Bu sorunu çözmek ve Orta Doğu’da giderek büyüyen mülteci sorununa bir çözüm olması amacıyla öncelikle Müslüman devletlerin Avrupa Birliği’ni andıran bir birlik kurması acildir. Birbirlerine Avrupa Birliği’ndeki gibi serbest dolaşım hakkı tanıyacak olan ülkelerin vatandaşları bu şekilde zor bir durum oluştuğunda kolay bir çıkış yolu ve bir insani koridor bulabileceklerdir. Bu durumda eş vatandaşlık hakkı, vizesiz çalışma hakkı gibi mültecileri kısıtlayan ve hayatlarına insani koşullarda devam etmelerine engel olan olumsuzluklar da aynı anda ortadan kalkacak ve vicdan sahibi herkesin rahatsızlıkla seyrettiği bu duruma bir yönüyle çözüm sunulabilecektir.
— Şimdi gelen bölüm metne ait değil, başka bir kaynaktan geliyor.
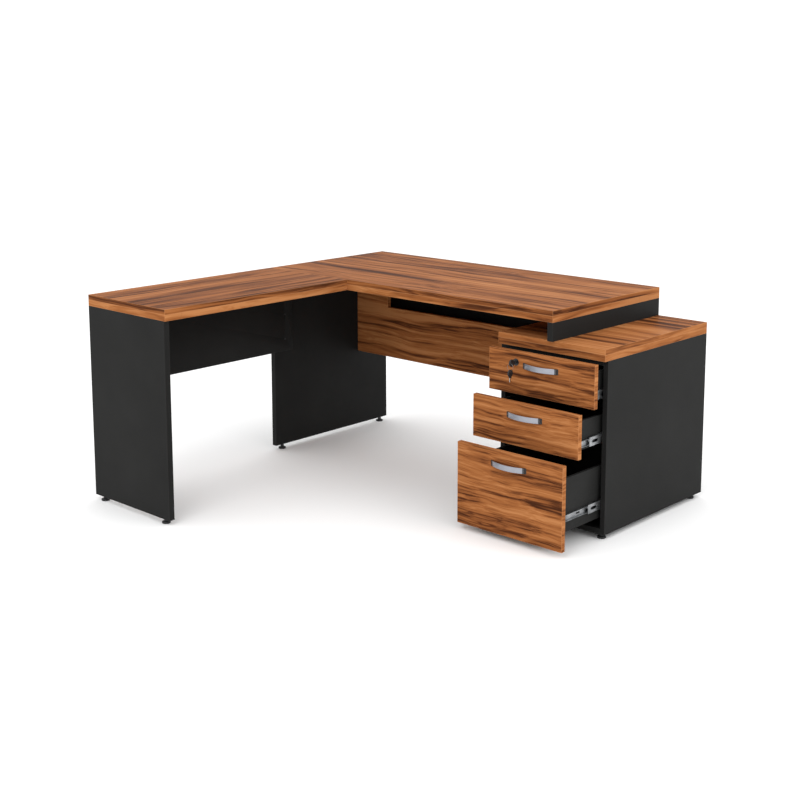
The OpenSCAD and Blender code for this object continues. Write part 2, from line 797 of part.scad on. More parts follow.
module lock_housing() {
    color("#202124") at_lock() difference() {
        union() {
            rotate(BACK) cylinder(r = lock_r, h = lock_back);
            rotate(FRONT) cylinder(r = lock_r + rose_w, h = rose_t);
            translate([-plate / 2, front_t, -plate / 2]) cube([plate, plate_t, plate]);
        }
        translate([0, -5, 0]) rotate(BACK) cylinder(r = core_r + running, h = lock_back + 10);
    }
}

stem_r = 3;
stem_len = 5;
cam_t = 2;
cam_w = 12;
cam_hub = 8;

module lock_core() {
    color("#b9bcc0") at_lock() difference() {
        union() {
            translate([0, -2, 0]) rotate(BACK) cylinder(r = core_r, h = lock_back + 2 + gap);
            translate([0, lock_back, 0]) rotate(BACK) cylinder(r = stem_r, h = stem_len);
        }
        translate([-blade_t / 2, -3, -blade_h / 2]) cube([blade_t, blade_len, blade_h]);
    }
}

// Points to -X when the drawer is unlocked and up when it is locked
module lock_cam() {
    color("#b9bcc0") at_lock() translate([0, lock_back + gap, 0]) difference() {
        union() {
            rotate(BACK) cylinder(r = cam_hub, h = cam_t);
            translate([-cam_len, 0, -cam_w / 2]) cube([cam_len, cam_t, cam_w]);
        }
        translate([0, -1, 0]) rotate(BACK) cylinder(r = stem_r, h = cam_t + 2);
    }
}

neck_w = 11;
neck_len = 3;

// A key in the plane X = 0 with its bow's middle at the origin and its blade along +Y
module key_shape(blade_to) {
    rotate([0, 90, 0]) translate([0, 0, -bow_t / 2]) difference() {
        union() {
            cylinder(r = bow_r, h = bow_t);
            translate([-neck_w / 2, 0, 0]) cube([neck_w, bow_r + neck_len, bow_t]);
        }
        translate([0, hole_y - bow_y, -1]) cylinder(r = hole_r, h = bow_t + 2);
    }
    translate([-blade_t / 2, 0, -blade_h / 2]) cube([blade_t, blade_to, blade_h]);
}

module key() {
    color("#17181a") at_lock() translate([0, bow_y, 0]) key_shape(-bow_y - neck_len + blade_len);
}

// Hangs through the hole in the key's bow
module key_ring() {
    color("#b9bcc0") at_lock() translate([0, hole_y, -ring_drop - ring_r]) rotate(FRONT)
        rotate_extrude($fn = 64) translate([ring_r, 0]) circle(wire_r, $fn = 16);
}

// Hangs from the bottom of the ring, blade down
module spare_key() {
    inner_r = ring_r - wire_r;
    rise = inner_r - sqrt(pow(inner_r, 2) - pow(bow_t / 2, 2));     // of the ring, through the bow's thickness
    hang = -ring_drop - 2 * ring_r - hole_r + wire_r + rise + running;
    color("#17181a") at_lock() translate([0, hole_y, hang + hole_y - bow_y]) rotate([-90, 0, 0])
        key_shape(bow_r + neck_len + blade_len - 6);
}

// ---- Feet and fittings ----

module foot_sockets() {
    color("#202124") for (f = feet) translate([f.x, f.y, foot_h]) difference() {
        cylinder(r = stud_r + socket_wall, h = socket_len);
        translate([0, 0, -1]) cylinder(r = stud_r + running, h = socket_len - 1);
    }
}

module foot(k) {
    color("#202124") translate([feet[k].x, feet[k].y, 0]) {
        cylinder(r = pad_r, h = pad_h);
        cylinder(r = pad_r - pad_lip, h = foot_h - gap);
        cylinder(r = stud_r, h = foot_h + socket_len - 3);
    }
}

module cam_fittings() {
    color("#b9bcc0") cam_sets(all_cams);
}

module dowels() {
    color("#c9a36b") dowel_holes(all_dowels);
}

module panel_screws() {
    color("#b9bcc0") {
        for (s = concat(lap_screws, tray_top_screws, tray_screen_screws, outer_screws(-1), outer_screws(1)))
            flat_screw(s);
        for (s = concat(back_screws_left, back_screws_right)) sunk_screw(s);
    }
}

main_top_board();
main_top_strips();
return_top_board();
return_top_strips();
pedestal_top_board();
pedestal_top_strips();
return_end_leg();
corner_leg();
riser_panel();
return_screen();
main_screen();
cable_tray();
pedestal_side_left();
pedestal_side_right();
pedestal_back();
pedestal_base();
pedestal_front_rail();
slide_outer_members();
foot_sockets();
cam_fittings();
dowels();
panel_screws();
drawer_front(0);  // drawer1_front
drawer_sides(0);  // drawer1_sides
drawer_back(0);  // drawer1_back
drawer_bottom(0);  // drawer1_bottom
drawer_handle(0);  // drawer1_handle
drawer_fixings(0);  // drawer1_fixings
drawer_members(0);  // drawer1_slide_members
middle_members(0);  // slide1_middle_members
drawer_front(1);  // drawer2_front
drawer_sides(1);  // drawer2_sides
drawer_back(1);  // drawer2_back
drawer_bottom(1);  // drawer2_bottom
drawer_handle(1);  // drawer2_handle
drawer_fixings(1);  // drawer2_fixings
drawer_members(1);  // drawer2_slide_members
middle_members(1);  // slide2_middle_members
drawer_front(2);  // drawer3_front
drawer_sides(2);  // drawer3_sides
drawer_back(2);  // drawer3_back
drawer_bottom(2);  // drawer3_bottom
drawer_handle(2);  // drawer3_handle
drawer_fixings(2);  // drawer3_fixings
drawer_members(2);  // drawer3_slide_members
middle_members(2);  // slide3_middle_members
lock_housing();
lock_core();
lock_cam();
key();
key_ring();
spare_key();
foot(0);  // foot_1
foot(1);  // foot_2
foot(2);  // foot_3
foot(3);  // foot_4
foot(4);  // foot_5
foot(5);  // foot_6
foot(6);  // foot_7
foot(7);  // foot_8
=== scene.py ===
import math

import bmesh
import bpy
import numpy as np
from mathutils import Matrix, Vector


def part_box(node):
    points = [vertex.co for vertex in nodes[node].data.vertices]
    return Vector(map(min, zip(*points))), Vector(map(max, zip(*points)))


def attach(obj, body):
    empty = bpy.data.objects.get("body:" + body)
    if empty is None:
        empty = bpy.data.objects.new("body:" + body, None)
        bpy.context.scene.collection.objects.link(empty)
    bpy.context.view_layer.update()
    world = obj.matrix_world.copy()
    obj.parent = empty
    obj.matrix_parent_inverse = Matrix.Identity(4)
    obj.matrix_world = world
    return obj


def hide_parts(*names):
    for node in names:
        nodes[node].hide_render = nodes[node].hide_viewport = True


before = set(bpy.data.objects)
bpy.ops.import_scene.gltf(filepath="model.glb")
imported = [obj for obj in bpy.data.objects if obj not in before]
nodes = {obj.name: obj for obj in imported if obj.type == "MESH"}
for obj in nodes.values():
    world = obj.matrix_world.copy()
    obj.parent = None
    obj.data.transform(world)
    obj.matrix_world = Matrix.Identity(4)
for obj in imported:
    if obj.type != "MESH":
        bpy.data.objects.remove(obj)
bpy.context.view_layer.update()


# ---- Work tops ----
# Two work tops and the pedestal's top: 18 mm board faced with walnut laminate, thickened to 40 mm by
# strips glued under the edges. The grain runs along each top and along every edge band, and the arrises
# are eased half a millimetre.

def value_socket(tree, name, kind, way):
    tree.interface.new_socket(name=name, in_out=way, socket_type="NodeSocket" + kind)


def math_node(tree, operation, a, b=None, clamp=False):
    """One Math node: a and b are sockets or numbers."""
    n = tree.nodes.new("ShaderNodeMath")
    n.operation = operation
    n.use_clamp = clamp
    for slot, item in zip(n.inputs, (a, b)):
        if isinstance(item, bpy.types.NodeSocket):
            tree.links.new(item, slot)
        elif item is not None:
            slot.default_value = item
    return n.outputs[0]


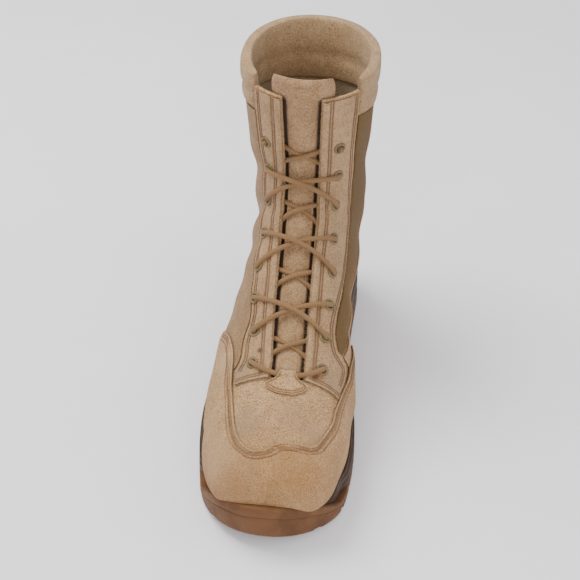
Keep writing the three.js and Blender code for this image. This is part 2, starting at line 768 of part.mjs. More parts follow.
function makeLaceBar(first) {
  const side = [[0.02, 1, LACE_OVER], [-0.2, 0.78, LACE_OVER], [-0.34, 0.6, LACE_OVER],
    [-0.42, 0.38, LACE_OVER - 1.8], [-0.45, 0.15, LACE_UNDER + 0.4]];
  const stops = side.map(([down, share, lift]) => [first + down, -share * eyeletTurn(first), lift]);
  stops.push([first - 0.46, 0, LACE_UNDER + 0.2]);
  for (const [down, share, lift] of [...side].reverse()) {
    stops.push([first + down, share * eyeletTurn(first), lift]);
  }
  return strand(stops, 16);
}

// The boot
const boot = new THREE.Group();
const pieces = new THREE.Group();
boot.add(pieces);

function add(name, solid, colour, roughness) {
  const { vertProperties, triVerts } = solid.getMesh();
  const geometry = new THREE.BufferGeometry()
    .setAttribute('position', new THREE.BufferAttribute(vertProperties, 3))
    .setIndex(new THREE.BufferAttribute(triVerts, 1));
  geometry.computeVertexNormals();
  const material = new THREE.MeshStandardMaterial({ color: COLOURS[colour], roughness, metalness: 0 });
  const mesh = new THREE.Mesh(geometry, material);
  mesh.name = name;
  pieces.add(mesh);
}

const rows = eyeletSections();
const holes = {};
for (const side of [1, -1]) {
  holes[side] = rows.map((s) => eyeletHole(s, side * eyeletTurn(s))).reduce((a, b) => a.add(b));
}

add('outsole', makeOutsole(), 'outsole', 0.7);
add('midsole', makeMidsole(), 'midsole', 0.8);
add('insole', makeInsole(), 'insole', 0.9);
add('upper', makeUpper().subtract(holes[1]).subtract(holes[-1]), 'suede', 0.95);
add('tongue', makeTongue(), 'tongue', 0.95);
add('toe_guard', makeToeGuard(), 'suede', 0.95);
add('facing_medial', makeFacing(1, 'medial').subtract(holes[1]), 'facing', 0.95);
add('facing_lateral', makeFacing(-1, 'lateral').subtract(holes[-1]), 'facing', 0.95);
add('throat_tab', makeThroatTab(), 'suede', 0.95);
add('quarter_medial', makeQuarter(MEDIAL_QUARTER, 1), 'suede', 0.95);
add('quarter_lateral', makeQuarter(LATERAL_QUARTER, -1), 'suede', 0.95);
add('side_vent', makeVent(), 'webbing', 0.8);
add('back_stay', makeBackStay(), 'suede', 0.95);
add('collar', makeCollar(), 'collar', 0.9);
rows.forEach((s, i) => {
  add(`eyelet_medial_${i + 1}`, makeEyelet(s, eyeletTurn(s)), 'eyelet', 0.5);
  add(`eyelet_lateral_${i + 1}`, makeEyelet(s, -eyeletTurn(s)), 'eyelet', 0.5);
});
add('lace_bar', makeLaceBar(rows[0]), 'lace', 0.85);
for (let i = 0; i + 1 < rows.length; i += 1) {
  const over = i % 2 === 1;
  const ease = over ? 0 : 0.15 * (rows[i + 1] - rows[i]);
  const lift = over ? LACE_OVER : LACE_UNDER + GAP;
  add(`lace_cross_${i + 1}`, crossing(rows[i] + ease, rows[i + 1] - ease, over, lift), 'lace', 0.85);
}

// The origin is on the floor, in the middle of the whole boot's box.
const box = new THREE.Box3().setFromObject(pieces);
const middle = box.getCenter(new THREE.Vector3());
pieces.position.set(-middle.x, -middle.y, -box.min.z);

export default boot;
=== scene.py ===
"""Looks of a laced suede combat boot for the right foot, standing empty on its sole.

Lengths are in millimetres until a mesh is made. A place on the upper is a section of the last,
an angle round it in degrees (0 in front, + on the wearer's inner side) and a lift above it.
"""
import math
import bpy
import numpy as np
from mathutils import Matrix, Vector, kdtree


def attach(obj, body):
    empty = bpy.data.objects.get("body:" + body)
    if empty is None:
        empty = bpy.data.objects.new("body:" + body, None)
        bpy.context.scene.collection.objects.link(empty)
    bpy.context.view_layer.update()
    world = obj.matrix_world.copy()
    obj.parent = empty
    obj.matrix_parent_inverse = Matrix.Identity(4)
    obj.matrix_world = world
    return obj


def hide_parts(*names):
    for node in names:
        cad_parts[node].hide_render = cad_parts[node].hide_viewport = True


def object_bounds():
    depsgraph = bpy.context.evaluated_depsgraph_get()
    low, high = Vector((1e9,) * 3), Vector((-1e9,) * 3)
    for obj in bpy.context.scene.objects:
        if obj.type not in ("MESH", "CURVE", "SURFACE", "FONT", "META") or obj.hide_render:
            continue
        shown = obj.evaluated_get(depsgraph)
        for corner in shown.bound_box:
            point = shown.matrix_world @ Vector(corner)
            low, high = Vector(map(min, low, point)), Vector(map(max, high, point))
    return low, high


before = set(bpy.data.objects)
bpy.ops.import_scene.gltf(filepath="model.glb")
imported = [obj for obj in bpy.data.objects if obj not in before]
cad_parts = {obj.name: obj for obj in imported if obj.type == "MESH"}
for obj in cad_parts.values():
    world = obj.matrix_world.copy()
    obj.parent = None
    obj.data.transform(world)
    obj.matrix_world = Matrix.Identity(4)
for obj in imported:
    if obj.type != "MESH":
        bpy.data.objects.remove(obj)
CAD_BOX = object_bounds()

# The last and the sole
LAST_LENGTH = 296.0
BALL_WIDTH = 101.0
INSTEP_HEIGHT = 124.0
SHAFT_HEIGHT = 214.0
BALL_SEAT = 17.0
HEEL_SEAT = 33.0
TOE_RISE = 9.0
SEAT_SINK = 3.0
TOE_MARGIN = 6.0
HEEL_MARGIN = 6.0
SIDE_MARGIN = 5.0
TOE_ROUND = 50.0
HEEL_ROUND = 42.0
TOE_SPRING = 11.0
HEEL_BEVEL = 2.5
ARCH_LIFT = 3.5
LUG_DEPTH = 4.0
SHEET = 4.5
HEEL_LIFT = 5.0
RIM = 7.5
TOE_LIP = 4.0
BUMPER_WALL = 4.2
BUMPER_REACH = 46.0
BUMPER_DROP = 8.0
GROOVE = 5.0
LUG_PITCH = 21.0
LUG_SLANT = 0.22
WAIST = (0.53, 0.69)
SOLE_LENGTH = TOE_MARGIN + LAST_LENGTH + HEEL_MARGIN

# Walls, layers and the lacing
GAP = 0.3
WALL = 2.4
OVERLAY = 1.4
QUARTER = 1.0
WEBBING = 0.7
STAY = 1.2
TUCK = 4.0
TONGUE = 5.0
TONGUE_SEAMS = (0, 2.2)
COLLAR_PAD = 3.0
QUARTER_TOP = GAP + QUARTER
OVERLAY_TOP = GAP + OVERLAY
LAP = QUARTER_TOP
UPPER_TOP = 20.6
THROAT_START = 5.9
THROAT_ROUND = 0.12
COLLAR_FOOT = 19.2
COLLAR_END = 21.35
COLLAR_TURNS = (55.5, 311.5)
BACK_SEAM = 179.4
STAY_FOOT = 13.65
STAY_TOP = 19.05
STAY_HALF = 14
EYELET_ROWS = 8
EYELET_PITCH = 25.0
FIRST_EYELET = 6.5
LACE = 3.5
STITCH_PITCH = 2.2
RIB_PITCH = 1.15
LACE_STEP = 0.55
THREAD = 0.58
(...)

Sadece mültecilerin yaşam şekillerinin iyileştirilerek daha insani bir aşamaya getirilmesi için bile baktığımızda, Orta Doğu’nun kendi birliğine muhtaç olduğunu görüyoruz. Uzun politik ve bürokratik yolların dışına çıkılıp bu acil durumun hızlı çözümü için, inançlı veya inançsız her insanın; özgürlük ve eşitlik ilkelerini savunan her bireyin birlik çağrısı yapması elzemdir.